Once again, Olson perceives that this is the inevasible next step so by the end of the essay he is willing to admit “when I say something is heresy, at the very least I mean I would not affiliate with a church or denomination that tolerated it among its leaders.” In other words, heresy is ‘something I disagree with quite strongly.’ So notice the sliding scale of meaning applied to the term heresy in Olson’s essay: He moves from heresy as “any theological error as determined by some authoritative religious group” (not unlike the Roman Catholic magisterium), through the idea that theological error as determined by an authoritative religious group is heresy for that group, to the admission that heresy is simply a theological opinion that I disagree with quite strongly. It’s almost as if he was discovering what he meant by the term as he wrote (a practice that is typical in blogging but uncharacteristic of Olson’s manicured style). I don’t fault Dr. Olson for this line of reasoning; I think this is where you will inevitably end up if you think through the possibility of heresy in a post-Reformation context. I just wish that he had taken the difficult final step down the ladder and granted that heresy is now an empty concept, (with perhaps the exception of those decisions made by the whole Church in the first few centuries after Christ).

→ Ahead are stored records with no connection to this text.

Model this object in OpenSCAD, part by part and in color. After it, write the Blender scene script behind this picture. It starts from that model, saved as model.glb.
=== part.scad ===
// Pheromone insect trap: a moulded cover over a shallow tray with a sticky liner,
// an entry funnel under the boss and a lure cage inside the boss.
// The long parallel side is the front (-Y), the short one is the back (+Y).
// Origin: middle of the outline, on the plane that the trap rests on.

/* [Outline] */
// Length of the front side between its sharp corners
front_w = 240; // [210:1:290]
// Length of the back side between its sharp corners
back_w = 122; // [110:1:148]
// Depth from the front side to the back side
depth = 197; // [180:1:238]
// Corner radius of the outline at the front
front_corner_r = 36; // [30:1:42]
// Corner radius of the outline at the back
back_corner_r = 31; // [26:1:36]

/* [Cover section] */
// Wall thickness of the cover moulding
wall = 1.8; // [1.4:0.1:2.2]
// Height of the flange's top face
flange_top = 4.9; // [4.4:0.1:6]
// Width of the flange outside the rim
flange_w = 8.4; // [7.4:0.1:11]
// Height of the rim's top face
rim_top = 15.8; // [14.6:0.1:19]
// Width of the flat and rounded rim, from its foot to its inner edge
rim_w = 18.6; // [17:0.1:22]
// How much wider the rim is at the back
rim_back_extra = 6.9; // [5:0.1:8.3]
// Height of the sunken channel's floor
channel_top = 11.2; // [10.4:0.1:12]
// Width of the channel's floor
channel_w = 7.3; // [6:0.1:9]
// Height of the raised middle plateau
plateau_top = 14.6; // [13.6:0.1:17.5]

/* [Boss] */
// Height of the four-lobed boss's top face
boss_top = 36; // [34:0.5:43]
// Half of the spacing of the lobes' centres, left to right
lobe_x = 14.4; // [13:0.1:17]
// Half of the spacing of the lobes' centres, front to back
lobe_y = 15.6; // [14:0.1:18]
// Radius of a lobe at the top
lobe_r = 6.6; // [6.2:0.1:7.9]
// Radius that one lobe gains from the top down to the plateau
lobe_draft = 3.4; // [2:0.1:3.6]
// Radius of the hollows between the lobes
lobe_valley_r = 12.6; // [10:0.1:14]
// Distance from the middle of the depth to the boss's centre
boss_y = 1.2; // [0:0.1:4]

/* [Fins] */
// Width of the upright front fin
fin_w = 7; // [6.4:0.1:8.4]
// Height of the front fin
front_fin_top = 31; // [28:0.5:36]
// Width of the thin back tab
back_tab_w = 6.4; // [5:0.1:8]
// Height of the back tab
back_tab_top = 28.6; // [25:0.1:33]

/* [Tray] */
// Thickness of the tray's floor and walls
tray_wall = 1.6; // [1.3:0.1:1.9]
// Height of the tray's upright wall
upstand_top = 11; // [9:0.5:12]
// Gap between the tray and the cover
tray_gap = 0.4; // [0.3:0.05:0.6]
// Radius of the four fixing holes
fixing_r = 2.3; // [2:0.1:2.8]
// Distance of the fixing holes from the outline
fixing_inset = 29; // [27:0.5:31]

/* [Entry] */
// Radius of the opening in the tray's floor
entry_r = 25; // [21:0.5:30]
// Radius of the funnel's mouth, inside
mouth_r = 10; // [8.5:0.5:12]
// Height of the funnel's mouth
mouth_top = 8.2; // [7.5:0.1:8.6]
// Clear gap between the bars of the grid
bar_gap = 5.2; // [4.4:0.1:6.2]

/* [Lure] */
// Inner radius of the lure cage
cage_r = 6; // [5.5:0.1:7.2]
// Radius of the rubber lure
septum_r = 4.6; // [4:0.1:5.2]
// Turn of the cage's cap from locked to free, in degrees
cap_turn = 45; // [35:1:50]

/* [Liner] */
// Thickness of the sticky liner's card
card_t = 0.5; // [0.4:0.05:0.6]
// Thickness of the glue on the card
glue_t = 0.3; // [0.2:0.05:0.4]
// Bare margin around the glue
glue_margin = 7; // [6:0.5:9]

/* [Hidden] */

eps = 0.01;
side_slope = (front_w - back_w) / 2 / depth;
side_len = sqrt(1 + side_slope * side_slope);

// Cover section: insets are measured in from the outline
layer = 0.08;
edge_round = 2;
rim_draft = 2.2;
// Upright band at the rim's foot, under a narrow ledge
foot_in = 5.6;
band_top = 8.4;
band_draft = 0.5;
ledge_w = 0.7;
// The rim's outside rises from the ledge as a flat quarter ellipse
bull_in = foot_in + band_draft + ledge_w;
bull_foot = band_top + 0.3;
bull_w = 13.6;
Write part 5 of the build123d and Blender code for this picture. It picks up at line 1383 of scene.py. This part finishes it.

I suspect I know why Dr. Olson doesn’t want to take that step. The end to which heresy once served as a means—to ensure that there is something like a core of the gospel which is handed down in it’s pure form and to give shape to the identity of the Christian community—these things are very important! Those of us Protestants who are serious about theology and the identity of the Church, I think we feel a deep yearning for something like the Roman Catholic magisterium, someone who can tell us what the true faith is. But many Catholics I imagine feel a similar yearning for a sense of the Church as semper reformanda—the idea that probably more than any other laid to rest the possibility of heresy. We need each other, Catholics and Protestants. And I think we are only beginning to discover the depths of this need in the ecumenical theology movement that has emerged in the wake of Vatican II. Perhaps what we need is a much deeper ecumenical movement, one where Roman Catholics and Protestants and Eastern Orthodox set down together and define what it is that we all believe. But, of course, that would take a movement of the Holy Spirit. Yes, perhaps it would take miracle to make a heresy.